Trendism & cognitive stagnation

(This is a follow-up to Against Trendism)

Trendism & cognitive stagnation

(This is a follow-up to Against Trendism)

Basing visibility on popularity is a uniquely awful version of ‘tyrrany of the majority’ because uncommon views become invisible, even if, were they to start on an even playing field, they would become popular.

In this way, it encourages mental stasis: since ranking is based on an immediate appraisal of how popular something already is, and visibility is based therefore on past shallow popularity, there’s no room for rumination.

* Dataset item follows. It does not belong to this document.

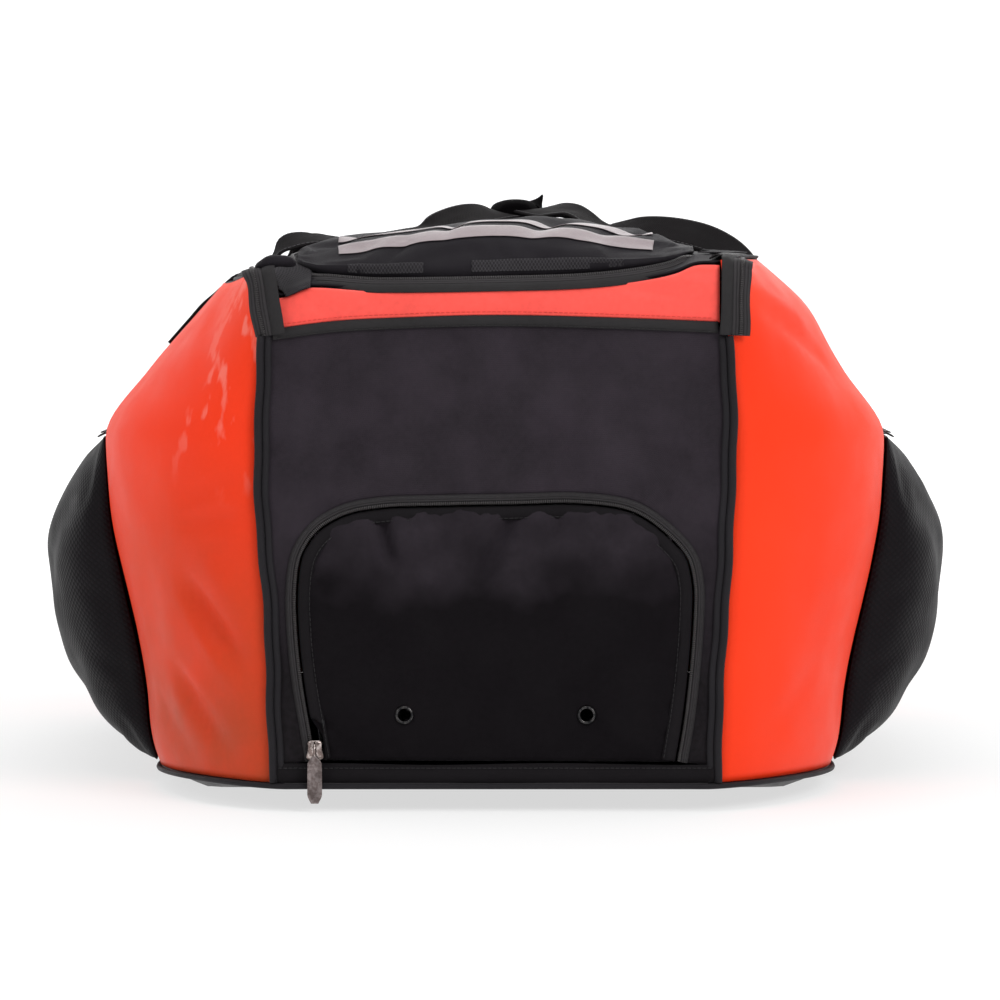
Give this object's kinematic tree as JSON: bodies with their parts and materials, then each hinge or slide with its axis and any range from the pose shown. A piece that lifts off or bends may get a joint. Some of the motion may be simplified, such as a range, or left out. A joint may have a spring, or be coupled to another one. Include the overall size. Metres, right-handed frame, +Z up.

This is NOT an attribute of ‘technology’ or ‘social media’, but an attribute of visibility systems based on immediate ranking. Visibility systems based on ranking delayed by, say, three days, or with the top 25% most popular posts elided, would be fine.

Our capacity to imagine new possibilities is based largely on our familiarity with the bounds of possibility space — we can only imagine views that are in the neighborhood of views we’ve heard expressed in the past. So, making the already-unpopular invisible limits imagination.

(There are hacks we can use to make it possible to imagine views nobody has ever held. We can make random juxtapositions, impose meaning on them, and then figure out a justification for them — like tarot reading. Or, we can merely iterate from some basic idea, getting more and more extreme, while internalizing the perspective of each iteration as something someone could possibly believe in good faith. The former — the bibliomancy approach — is common in experimental art, while the latter is typical of dystopian science fiction.

But, these hacks are pretty limited. We need a starting place. If we’ve only heard mainstream ideas, we’re going to have a hard time going off the beaten path with the dystopia approach, while we will struggle with the bibliomancy approach because most ideas can only be made to seem reasonable with the help of other ideas. Getting into uncharted territories with either of these approaches is difficult unless you’ve already filled out the middle of your possibility space with other ideas, because in their absence you would need to independently reinvent them.)

This is not a justification, in of itself, for banning metrics entirely. After all, this kind of exponential distribution happens with ideas even without the use of popularity signifiers: ideas spread, and popular ideas have more opportunities to spread. Trendism merely accelerates the process and widens the gap between the most popular ideas and everything else.

Sites like reddit use segmentation to prevent total ordering of popularity from dominating, although this ultimately means that popular subreddits have a disproportionate impact on this total ordering when it is seen. Similarly, we have seen piecemeal attempts to limit the effects of trendism for particular topics — the curation of trending topics at twitter and facebook, for instance, or ad-hoc ranking demerits for particular tags on lobste.rs.

However, we could be applying the measurements we already take to counteract trendism rather than accelerating it: making popularity count less the higher it gets, removing overly-popular content entirely, boosting the visibility of mostly-unseen content, using information about organic reach in sites like twitter to boost the synthetic reach of people who don’t have many followers (instead of boosting the synthetic reach of the rich), systematically demoting posts that comment on trending topics, spotlighting spotify tracks and youtube videos with zero views, and so on.

Where trendism devalues the function of recommendation systems as novelty aggregators, these tools could be modified to be anti-trendist, pro-novelty, and promote a cosmopolitanism that broadens our horizons in ways traditional word-of-mouth never could. This is a unique capacity of recommendation systems over curators: recommendation systems can recommend things nobody has ever seen, and can recommend them on the grounds that nobody has seen them.